Frozen Music

Mar 19, 2010

To get an idea of just how omnipresent matters of the spirit were nine centuries ago here in western Europe one needs only to visit the small town of CHARTRES. You do that preferably by train from across the flat terrain of fields and low woods that surround it. For miles in the distance, even before you see the town itself, you can see the two famously asymmetrical spires of its great cathedral jutting into the sky. In the big cities like Paris and Rouen, the great Gothic cathedrals don’t stand out in quite such powerful relief, but in Chartres, with nothing to compete with it, the cathedral is the leitmotif of your every moment.

Henry Adams, that moody, lyrical Massachusetts Yankee (and no relation) wrote a great study of Chartres that I first read as a teenager living in rural New Hampshire and trying to imagine what France was like.

Adams enjoys contemplating the spires. He talks about the two spires of the cathedral and how whimsically different they are—and about how the plainer, older of the two (dating from roughly 1150 A.D.), the one without the dense, elaborate ornamentation, is, in his words, “the one that we are expected to recognize as the most perfect piece of architecture in the world.”

For Adams the spire is “the simplest part of the Romanesque or Gothic architecture, and needs least study in order to be felt. It is a bit of sentiment almost pure of practical purpose. It tells the whole of its story at a glance, and its story is the best that architecture had to tell, for it typified the aspirations of man at the moment when man’s aspirations were highest.”

Saint Bernard thought that towers were “an excrescence due to pride and worldliness.” Adams seems to think that Saint Bernard, like the later Tolstoy, was a grump who had no time for art and mere aesthetic matters. He, Saint Bernard, seemed irritated that something so extravagant and useless as a spire would be built simply as an ornament, simply to gratify the artistic sense of beauty.

The afternoon is warm and the light clear. Early spring in the French countryside, only a half-hour ride from Illiers-Combray, where Charles Swann and the Guermantes had their summer residences. We step into the cathedral, and the first sensation that hits us is not the magnificence of its interior but the shocking drop in temperature. Inside it’s really cold, and until one’s eyes are adjusted it’s dark—the dark chill of the crypt. Who would want to leave the warmth and cheer of the natural world to enter into this tomb-like surrounding? But then your body and senses accustom themselves to the interior. The light is subtle, screened and filtered through the dozens of vitrines, each of which tells a fantastically detailed story.

A small part of the interior has been cleaned, and the contrast between its clear white surfaces and the old, dirty, smudged walls and statues is shocking. We’ve come to think of Gothic cathedrals as places full of shadows and darkness, but in fact that’s really the accretion of centuries of dirty air and smoke. Scrubbed of all that crud, the original stonework is so luminous it virtually reflects light.

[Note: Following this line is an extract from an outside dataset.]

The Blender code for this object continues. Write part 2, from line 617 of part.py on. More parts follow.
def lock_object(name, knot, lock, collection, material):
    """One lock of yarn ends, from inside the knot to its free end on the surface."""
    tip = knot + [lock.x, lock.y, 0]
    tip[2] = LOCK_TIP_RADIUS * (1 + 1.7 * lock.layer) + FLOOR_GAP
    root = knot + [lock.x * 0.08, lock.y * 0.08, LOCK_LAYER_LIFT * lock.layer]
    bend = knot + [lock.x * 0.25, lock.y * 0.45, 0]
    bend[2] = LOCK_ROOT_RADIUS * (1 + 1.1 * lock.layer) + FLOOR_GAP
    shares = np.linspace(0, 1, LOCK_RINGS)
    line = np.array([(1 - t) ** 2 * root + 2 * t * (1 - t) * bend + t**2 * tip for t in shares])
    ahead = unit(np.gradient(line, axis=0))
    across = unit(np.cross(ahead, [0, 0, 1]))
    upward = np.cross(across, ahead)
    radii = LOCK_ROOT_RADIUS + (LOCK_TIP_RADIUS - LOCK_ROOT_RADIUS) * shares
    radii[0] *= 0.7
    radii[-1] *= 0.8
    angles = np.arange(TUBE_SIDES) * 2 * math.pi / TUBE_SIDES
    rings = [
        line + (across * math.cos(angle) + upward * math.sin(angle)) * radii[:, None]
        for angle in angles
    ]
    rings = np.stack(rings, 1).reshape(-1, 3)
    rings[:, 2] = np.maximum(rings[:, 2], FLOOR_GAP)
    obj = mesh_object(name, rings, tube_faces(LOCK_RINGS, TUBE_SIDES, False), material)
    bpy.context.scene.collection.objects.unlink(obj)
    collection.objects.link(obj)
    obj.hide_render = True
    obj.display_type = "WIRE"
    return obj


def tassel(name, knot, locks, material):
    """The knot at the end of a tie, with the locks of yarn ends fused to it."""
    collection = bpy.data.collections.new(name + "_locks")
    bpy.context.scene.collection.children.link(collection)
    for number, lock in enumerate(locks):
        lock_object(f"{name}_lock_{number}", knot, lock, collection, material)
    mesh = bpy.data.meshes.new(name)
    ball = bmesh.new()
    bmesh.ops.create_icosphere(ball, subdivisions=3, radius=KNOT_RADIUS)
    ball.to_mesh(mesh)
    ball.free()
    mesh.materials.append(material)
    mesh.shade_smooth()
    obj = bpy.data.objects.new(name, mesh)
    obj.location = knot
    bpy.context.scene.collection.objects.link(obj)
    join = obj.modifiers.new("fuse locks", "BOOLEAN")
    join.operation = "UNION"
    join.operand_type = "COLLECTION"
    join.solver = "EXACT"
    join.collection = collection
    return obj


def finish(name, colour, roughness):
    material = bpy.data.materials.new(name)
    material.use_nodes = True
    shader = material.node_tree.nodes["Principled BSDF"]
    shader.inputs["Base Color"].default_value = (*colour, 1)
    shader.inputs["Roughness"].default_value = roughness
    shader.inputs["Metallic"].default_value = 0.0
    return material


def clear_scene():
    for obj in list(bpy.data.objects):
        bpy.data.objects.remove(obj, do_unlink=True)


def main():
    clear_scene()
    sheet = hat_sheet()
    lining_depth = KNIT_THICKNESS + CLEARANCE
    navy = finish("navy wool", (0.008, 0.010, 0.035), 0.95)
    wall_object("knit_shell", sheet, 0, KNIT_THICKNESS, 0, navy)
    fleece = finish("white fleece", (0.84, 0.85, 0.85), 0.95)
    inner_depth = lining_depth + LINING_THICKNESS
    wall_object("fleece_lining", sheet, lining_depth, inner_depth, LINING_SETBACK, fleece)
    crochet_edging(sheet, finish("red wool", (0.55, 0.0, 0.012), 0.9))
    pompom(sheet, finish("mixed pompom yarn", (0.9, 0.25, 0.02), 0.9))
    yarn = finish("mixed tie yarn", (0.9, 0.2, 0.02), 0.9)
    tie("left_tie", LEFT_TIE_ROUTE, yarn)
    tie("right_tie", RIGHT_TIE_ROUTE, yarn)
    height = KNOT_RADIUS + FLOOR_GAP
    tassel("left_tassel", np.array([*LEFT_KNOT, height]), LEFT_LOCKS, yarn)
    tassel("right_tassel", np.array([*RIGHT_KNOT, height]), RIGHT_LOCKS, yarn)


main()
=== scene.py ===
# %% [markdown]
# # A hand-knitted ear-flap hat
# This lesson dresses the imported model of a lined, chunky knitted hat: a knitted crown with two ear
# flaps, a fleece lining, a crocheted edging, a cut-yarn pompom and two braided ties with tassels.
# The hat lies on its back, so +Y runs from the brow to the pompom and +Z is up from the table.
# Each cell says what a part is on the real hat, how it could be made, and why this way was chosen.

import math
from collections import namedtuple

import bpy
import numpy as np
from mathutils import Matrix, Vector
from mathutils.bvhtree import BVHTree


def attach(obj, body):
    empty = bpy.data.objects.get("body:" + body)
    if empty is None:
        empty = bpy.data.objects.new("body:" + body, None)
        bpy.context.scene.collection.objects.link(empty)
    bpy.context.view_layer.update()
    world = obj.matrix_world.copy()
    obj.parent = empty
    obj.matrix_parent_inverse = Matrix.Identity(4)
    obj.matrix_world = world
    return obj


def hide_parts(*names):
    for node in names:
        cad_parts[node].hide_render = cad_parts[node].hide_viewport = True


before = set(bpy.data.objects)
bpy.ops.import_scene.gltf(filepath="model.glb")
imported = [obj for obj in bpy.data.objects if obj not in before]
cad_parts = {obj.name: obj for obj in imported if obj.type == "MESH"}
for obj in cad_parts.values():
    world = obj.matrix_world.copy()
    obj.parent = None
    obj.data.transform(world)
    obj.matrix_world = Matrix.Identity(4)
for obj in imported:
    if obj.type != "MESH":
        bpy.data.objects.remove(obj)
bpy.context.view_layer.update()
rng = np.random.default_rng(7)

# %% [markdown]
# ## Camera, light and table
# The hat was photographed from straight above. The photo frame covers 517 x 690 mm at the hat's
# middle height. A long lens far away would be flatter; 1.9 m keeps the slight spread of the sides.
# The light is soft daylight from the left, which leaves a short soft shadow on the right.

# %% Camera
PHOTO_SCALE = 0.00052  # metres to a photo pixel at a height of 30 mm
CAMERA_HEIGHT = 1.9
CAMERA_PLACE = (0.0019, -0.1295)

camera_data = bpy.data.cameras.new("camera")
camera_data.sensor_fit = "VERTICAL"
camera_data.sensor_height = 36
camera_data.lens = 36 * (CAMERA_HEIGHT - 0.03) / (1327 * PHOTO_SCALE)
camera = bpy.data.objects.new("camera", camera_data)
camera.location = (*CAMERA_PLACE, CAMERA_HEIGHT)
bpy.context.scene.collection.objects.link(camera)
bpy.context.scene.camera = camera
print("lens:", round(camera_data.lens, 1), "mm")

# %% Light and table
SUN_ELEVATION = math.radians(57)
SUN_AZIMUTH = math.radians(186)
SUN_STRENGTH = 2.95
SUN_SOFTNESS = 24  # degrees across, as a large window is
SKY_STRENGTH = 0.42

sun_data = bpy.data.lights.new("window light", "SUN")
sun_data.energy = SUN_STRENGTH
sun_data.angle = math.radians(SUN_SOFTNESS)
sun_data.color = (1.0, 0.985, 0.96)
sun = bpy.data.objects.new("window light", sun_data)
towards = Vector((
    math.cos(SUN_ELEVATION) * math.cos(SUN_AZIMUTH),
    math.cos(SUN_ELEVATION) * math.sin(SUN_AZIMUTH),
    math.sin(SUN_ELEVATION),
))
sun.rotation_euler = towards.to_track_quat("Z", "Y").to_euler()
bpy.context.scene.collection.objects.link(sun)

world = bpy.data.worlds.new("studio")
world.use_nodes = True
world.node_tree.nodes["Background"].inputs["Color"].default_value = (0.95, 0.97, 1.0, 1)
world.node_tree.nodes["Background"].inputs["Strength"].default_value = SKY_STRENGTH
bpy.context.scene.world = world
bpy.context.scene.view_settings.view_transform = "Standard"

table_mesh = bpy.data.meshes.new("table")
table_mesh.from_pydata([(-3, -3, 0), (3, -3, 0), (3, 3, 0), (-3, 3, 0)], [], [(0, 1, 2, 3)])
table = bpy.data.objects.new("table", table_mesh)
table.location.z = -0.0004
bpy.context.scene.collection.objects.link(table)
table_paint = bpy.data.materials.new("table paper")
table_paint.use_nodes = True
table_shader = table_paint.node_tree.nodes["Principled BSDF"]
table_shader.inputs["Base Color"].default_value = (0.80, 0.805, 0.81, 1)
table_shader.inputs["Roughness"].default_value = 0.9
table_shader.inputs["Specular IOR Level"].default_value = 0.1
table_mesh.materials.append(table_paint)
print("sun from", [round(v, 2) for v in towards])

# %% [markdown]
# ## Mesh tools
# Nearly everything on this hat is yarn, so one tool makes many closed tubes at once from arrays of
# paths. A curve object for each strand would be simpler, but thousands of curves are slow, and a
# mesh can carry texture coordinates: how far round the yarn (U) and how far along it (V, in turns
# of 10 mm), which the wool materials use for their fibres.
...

It’s impossible not to feel spiritually lifted by being at Chartres. Perhaps this is because, as Henry Adams points out, the imagery in the thousands of statues and bas-reliefs is free of fear and loathing. The Christ of the main portals, Adams says, is a herald of salvation. “There is no hint of fear, punishment or damnation. And this is the note of the whole time. Before 1200 the Church seems not to have felt the need of appealing habitually to terror; the promise of hope and happiness was enough…a hundred years later every Church portal showed Christ not as Savior but as Judge…at Chartres Christ is identified with His Mother, the sprit of love and grace, and His Church is the Church Triumphant.”

Across the small street from the south side of the cathedral we find several quiet bistros offering lunch. Is there some local feminist wit in their names? One is called “La Reine de Saba” (The Queen of Sheba). The other, perhaps in honor of Eve, is “Cafe Serpente.” We choose the snake over the queen, and enjoy a midafternoon repast before once more entering into the vaulted glory for one last look.

Comments (2)

Lucy
March 19, 2010

It's too bad that you couldn't have visited several hundred years ago--those white (or so) walls and statues would have been painted with vibrant colors! Sure does put a different spin on the death and doom we associate with that age...

A professor of mine was telling me about a "light show" they put on there a few years ago where they projected different colored lights all over the cathedral to mimic what the stone would have looked like back then.

I hope I get to visit someday. As I've never been there, France remains a mythical country where modernity coexists with a magical world of books, music, and a dash of Charlemagne.

Laurent Vuillard
April 7, 2010

I'm not surprised you were moved by such a place as Chartres. Whether it is conscious or not religion is never far in your music. To me you've managed to put John Donne in music in a way which for me is in the same unique league as St Mathews "Erbame dich mein Gott".